In the space of less than a decade from the 1960s on, Adidas came up with arguably the two definitive designs for a football. The Telstar had been reborn once before by 2018, a decade earlier for the European Championships in Austria, but Adidas really got it right for the World Cup in Russia with a design that skilfully walked the tightrope between looking back to the past and embracing a more futuristic design. The original Telstar had been named for the satellite which made the global live broadcasting of matches a reality.
At the end of the group stages of the 2018 World Cup, the black and white design of the Telstar 18 was replaced with the red and white Telstar Mechta.

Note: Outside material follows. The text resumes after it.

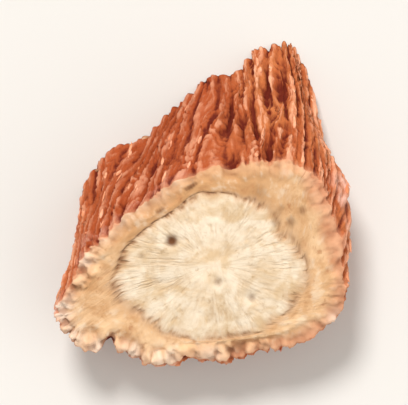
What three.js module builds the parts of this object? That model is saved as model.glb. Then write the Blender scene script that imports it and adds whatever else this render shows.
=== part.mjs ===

Entirely predictably–since this seems to have happened for just about every World Cup since the very first one–there were criticisms of the ball’s performance throughout the tournament. It was also the first ball to contain an NFC chip, meaning that those who came into close contact with one could connect it to their phone and receive marketing guff from Adidas, should they wish to. The marketing machine will rumble on forever.